Wuthering Heights (2011)
Good-looking actors, beautiful photography, worst adaptation ever.
Like most classic novels, Wuthering Heights has seen several incarnations on both the big and small screen. Each would focus on one or more of the several themes Ms.Bronte dealt with: physical, verbal and psychological abuse, betrayal, cruelty, child neglect, discrimination, harsh weather and so on.
Fans of the novel have grown accustomed to slight disappointments when watching an adaptation, for none has ever been perfect. Let's just look at some of the various Heathcliffs: Lawrence Olivier's was too polished, Timothy Dalton's was quite believable until it was mutilated by poor script writing and a ridiculous change of ending, Ralph Fiennes' was too unlikely despite being so well acted, Tom Hardy's was too clean - literally, how did Heathcliff keep his face so grime-free with all the grunt work he was supposed to be doing?

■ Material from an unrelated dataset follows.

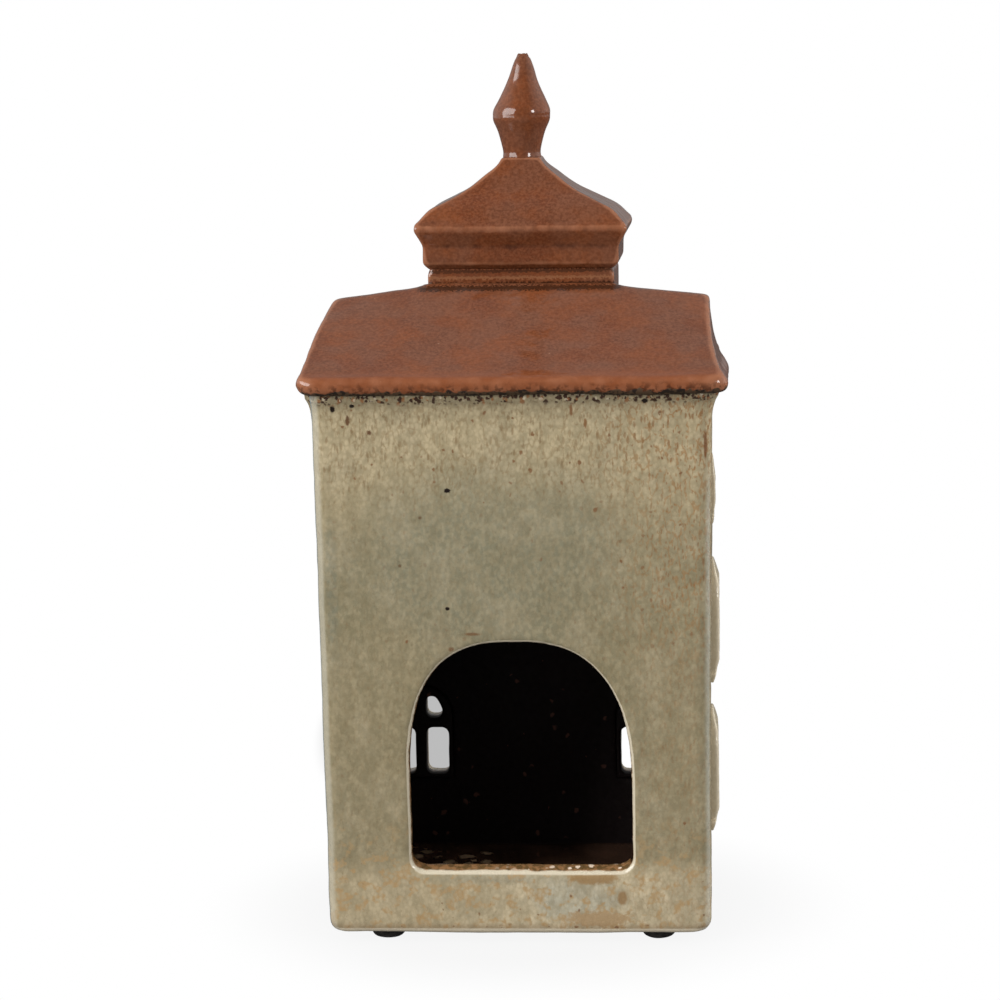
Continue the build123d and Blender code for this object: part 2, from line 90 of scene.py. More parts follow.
def ramp(tree, value, low, high):
    """Nought below low, one above high, and a smooth step between them."""
    values = {"Value": value, "From Min": low, "From Max": high}
    node = add_node(tree, "ShaderNodeMapRange", values, interpolation_type="SMOOTHSTEP")
    return socket_of(node.outputs, "Result")


def fade(tree, value, low, high):
    """One below low, nought above high, and a smooth step between them."""
    return calc(tree, "SUBTRACT", 1, ramp(tree, value, low, high))


def mix(tree, share, first, second):
    """One colour over another, by a share."""
    node = add_node(tree, "ShaderNodeMix", {"Factor": share, "A": first, "B": second}, data_type="RGBA")
    return socket_of(node.outputs, "Result")


def lay(tree, colour, mask, share, tone):
    """A colour with a tone laid over it, by a share of a mask."""
    return mix(tree, calc(tree, "MULTIPLY", mask, share), colour, tone)


def object_place(tree):
    """Where a point lies, as one vector and along each axis."""
    place = add_node(tree, "ShaderNodeTexCoord").outputs["Object"]
    return place, add_node(tree, "ShaderNodeSeparateXYZ", {"Vector": place}).outputs


def noise_over(tree, place, scale, detail=2.0, output="Fac"):
    """A cloudy pattern between nought and one."""
    values = {"Vector": place, "Scale": scale, "Detail": detail}
    return add_node(tree, "ShaderNodeTexNoise", values).outputs[output]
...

But the acting was satisfactory when not superb, the story almost always faithful and you could tell these Heathcliffs tried hard.
Now, I don't want to be harsh on James Howson, this was his first film and the worst thing I can say is that it shows. You cannot blame a first-timer for his shortcomings: you must blame the director.
Andrea Arnold should have given her actors more direction and honed their abilities. Instead they appear to be mannequins placed in the middle of the moors - they hardly speak, they hardly move and nothing seems to happen for most of the time while we are shown cloudy footage of the Yorkshire moors. Which one can suppose are being used to emphasize the harshness of the environment surrounding the protagonists and therefore the harshness of the events playing out, as in the book. And for perhaps the first time in history they fail, for just five minutes into the film I felt them to be pointless and entirely void of atmosphere.
But here's Andrea Arnold's worst sin: Emily Bronte's characters have always been excessively flawed, the protagonists in particular don't have a redeeming quality to share between them apart from their obsession for each other, but one thing they had never been guilty of was being boring. Until this film came out.